PT Pertamina (Persero) semakin memperkuat bisnis rendah karbon untuk mendukung target transisi energi pemerintah Indonesia. Langkah ini mencerminkan komitmen perusahaan dalam mengedepankan inovasi dan teknologi demi mengurangi emisi dalam operasional bisnisnya.
Utusan Khusus Indonesia untuk COP29, Hashim Djojohadikusumo, menegaskan dukungan penuh pemerintah kepada BUMN dalam mencapai target transisi energi. Hashim menyoroti pentingnya kolaborasi global dalam mengatasi perubahan iklim. “Kita hadir di sini dengan satu tujuan, yakni menyelamatkan planet ini bagi generasi mendatang. Di bawah kepemimpinan Presiden Prabowo, Indonesia berkomitmen mempercepat transisi energi nasional untuk menyeimbangkan pertumbuhan ekonomi dan keberlanjutan lingkungan,” ujarnya.
CEO Pertamina New and Renewable Energy (PNRE), John Anis, dalam CEO Climate Talks di COP29, menyampaikan komitmen Pertamina dalam dekarbonisasi dan percepatan target Net Zero Emission (NZE) 2060. “Pertamina diberi mandat besar sebagai penggerak bisnis rendah karbon dan dekarbonisasi di Indonesia. Ini bukan tugas mudah, namun kami telah memulai langkah konkret dengan investasi di sektor rendah emisi serta memperkuat bisnis yang ada agar lebih ramah lingkungan,” ujar John Anis.
Hingga kini, Pertamina telah berhasil mengurangi emisi hingga 8,5 juta ton CO2 dari emisi Scope 1 & 2 sejak 2010 dan berencana meningkatkan capaian ini melalui kolaborasi dan inovasi teknologi. Pengembangan biofuel, energi geotermal, serta teknologi rendah karbon seperti CCS dan CCUS telah menjadi kunci dari pencapaian ini.

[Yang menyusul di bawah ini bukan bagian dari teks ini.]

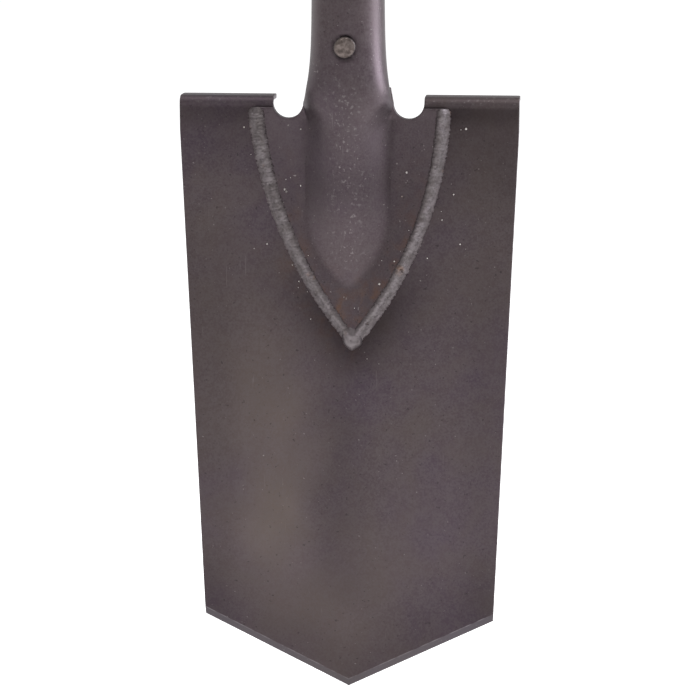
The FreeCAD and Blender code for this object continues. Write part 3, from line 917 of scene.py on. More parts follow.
@dataclass(frozen=True)
class RivetSteel:
    """Hammered bare steel with dirt around the head."""

    name: str
    steel: Colour = (0.160, 0.130, 0.120)
    dirty: Colour = (0.072, 0.055, 0.050)
    grime: Colour = (0.05, 0.042, 0.042)
    bright: Colour = (0.45, 0.42, 0.40)

    def build(self, effects: Effects) -> bpy.types.Material:
        """Mix warm grey steel with brown dirt and dark grime at the rim.

        Args:
            effects: the shared effects.

        Returns:
            The material.
        """
        s = Surface(self.name, effects)
        t = s.tree
        blotch = s.patches(330.0, 0.38, 0.66, 5.0, 0.3)
        colour = blend_colour(t, blotch, self.steel, self.dirty)
        colour = blend_colour(t, mask(t, "rim"), colour, self.grime)
        scratch = s.effect(effects.scuffs, "Scratch", Scale=120.0, Amount=0.6)
        s.feed("Base Color", blend_colour(t, scratch, colour, self.bright))
        s.feed("Metallic", 0.85)
        s.feed("Roughness", math_node(t, "MULTIPLY_ADD", blotch, 0.18, 0.38))
        s.bump((s.effect(effects.grain, "Height", Scale=700.0), 0.04))
        return s.material


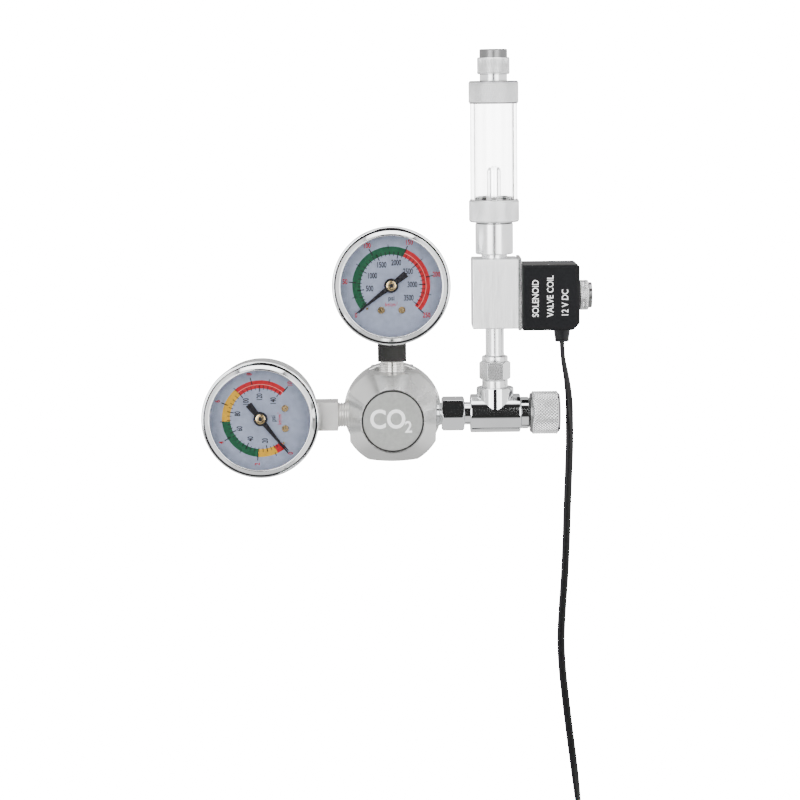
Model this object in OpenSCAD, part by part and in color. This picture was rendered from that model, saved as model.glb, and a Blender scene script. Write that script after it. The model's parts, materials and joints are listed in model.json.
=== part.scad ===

John Anis juga menggarisbawahi pengembangan portofolio energi terbarukan seperti bioetanol, baterai untuk kendaraan listrik, dan ekosistem pengisian daya untuk motor listrik. “Potensi geothermal kami besar, dengan kapasitas terpasang 672 MW saat ini, yang ditargetkan meningkat menjadi 1,4 GW pada 2029. Energi geothermal akan menjadi salah satu pilar utama dalam transisi energi,” tambahnya.
Di sektor hidrogen, Pertamina terus berupaya menekan biaya produksi melalui inovasi, termasuk optimalisasi listrik dalam proses elektrolisis yang diharapkan dapat mengurangi biaya hingga 30%. “Kami berharap teknologi ini bisa terwujud tahun depan dan memungkinkan produksi hidrogen hijau yang lebih terjangkau,” jelas John Anis.
John juga menekankan pentingnya dukungan akses pembiayaan inklusif dan kolaborasi multi-pihak untuk mewujudkan transisi energi. “Kolaborasi adalah kunci. Dukungan dari pemerintah, termasuk insentif, sangat penting untuk mendorong investasi di sektor energi terbarukan dan rendah karbon,” tutupnya.
Sebagai pemimpin dalam transisi energi, Pertamina terus berkomitmen mendukung target Net Zero Emission 2060 melalui program yang berdampak nyata pada pencapaian Sustainable Development Goals (SDGs) dan penerapan prinsip Environmental, Social & Governance (ESG) di seluruh lini bisnisnya.